ICE-TCS and CADIA lecture - Michael Thielscher - Knowledge Representation and Reasoning for General Game Playing

On Friday October 17th Michael Thielscher (University of Dresden) will give a talk at 14pm in K-5 in Kringlan 1.

The talk is entitled "Knowledge Representation and Reasoning for General Game Playing" and jointly organized by ICE-TCS and CADIA.

 

Abstract:

A General Game Player is a program that accepts formal descriptions of arbitrary games and plays these games without human intervention. One of the grand challenges for Artificial Intelligence, General Game Playing requires to combine techniques from a wide range of areas.

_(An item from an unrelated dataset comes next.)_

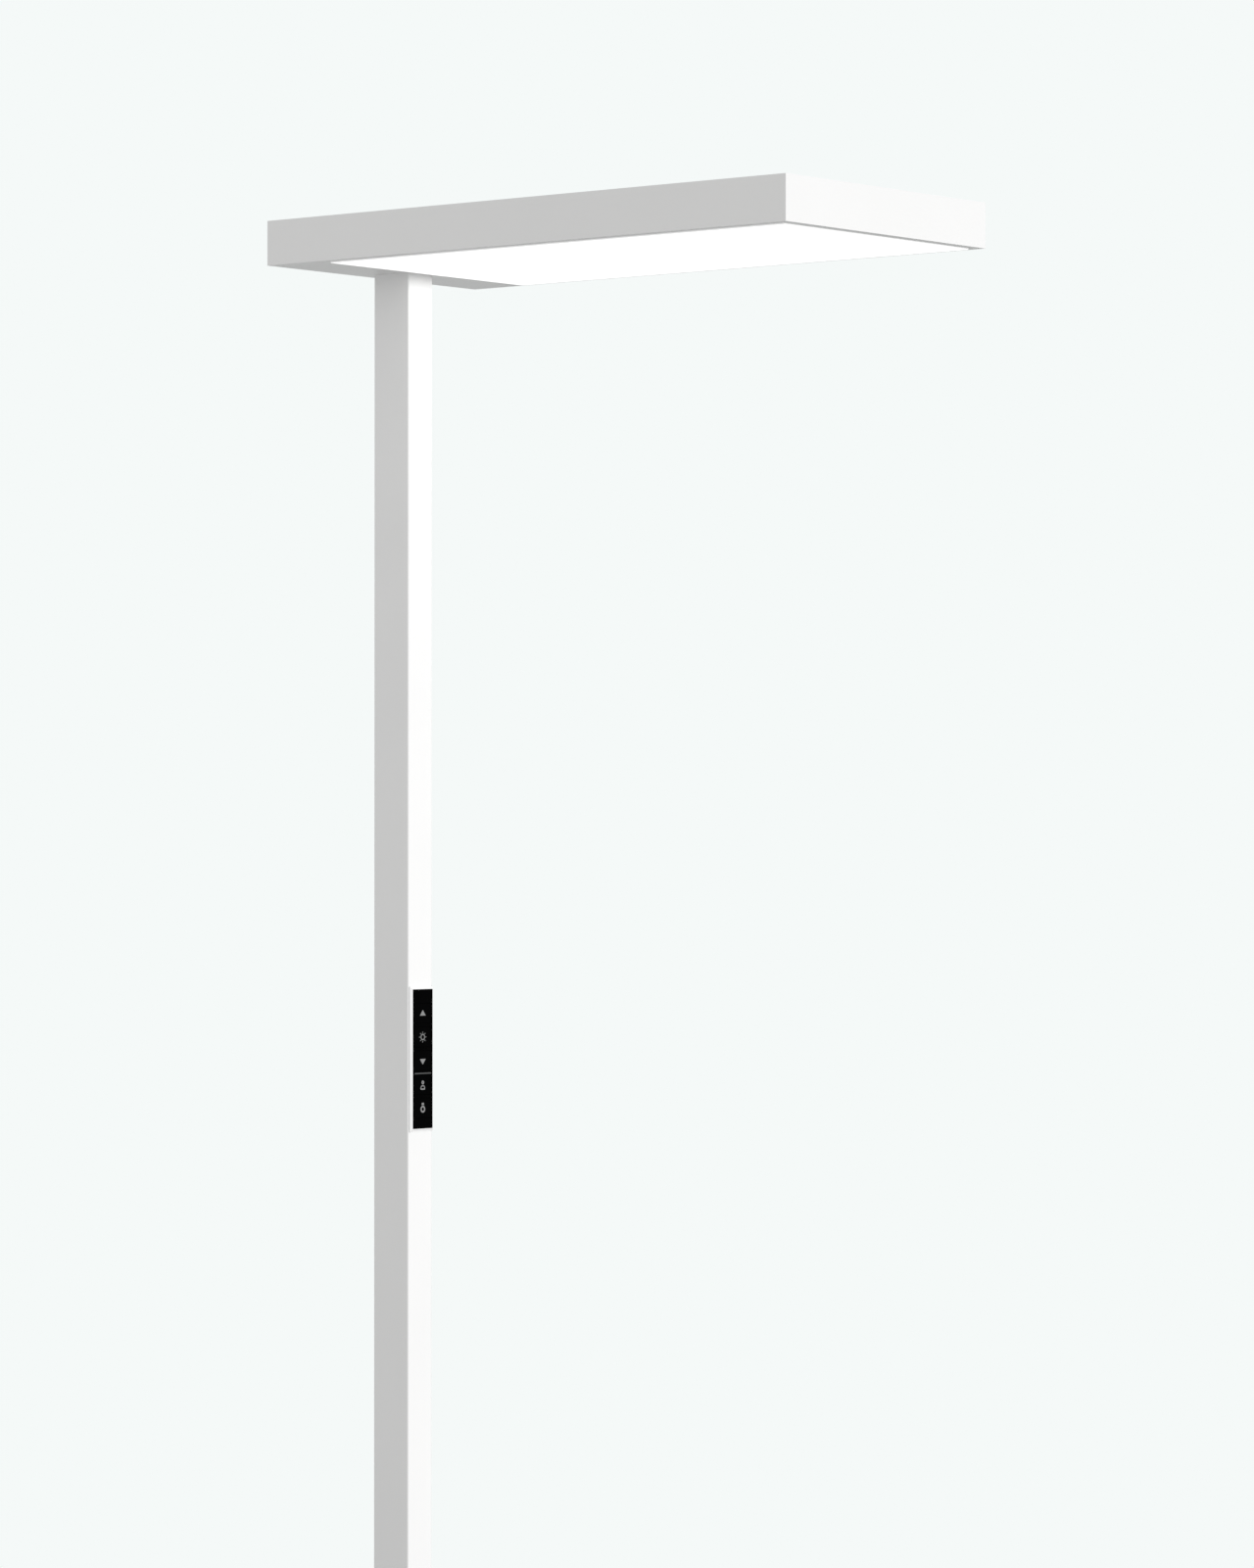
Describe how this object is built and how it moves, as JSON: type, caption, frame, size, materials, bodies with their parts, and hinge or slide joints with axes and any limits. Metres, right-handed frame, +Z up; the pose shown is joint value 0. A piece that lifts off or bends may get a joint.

This talk will focus on the application of methods from Knowledge Representation and Reasoning for General Game Playing: (1) Mapping game descriptions to efficient representations; (2) Extracting knowledge from game descriptions; and (3) Proving properties of games.

 

Short bio:

Michael Thielscher is currently professor at Dresden University, where he is Head of the Computational Logic Group since 1997. He received his PhD in Computer Science from Darmstadt University of Technology. He has been a guest researcher at the International Computer Science Institute in Berkeley, at Imperial College in London, the University of Toronto, the University of New South Wales, and the University of Western Sydney. In 1998, his Habilitation thesis was honored with the award for research excellence by the alumni of Darmstadt University of Technology.

Michael's current research is mainly in knowledge representation, cognitive agents, game playing, and constraint logic programming. He has published over 70 refereed papers and four books, and he has co-authored the general game playing system FLUXPLAYER, which in 2006 has won the AAAI General Game Playing Contest.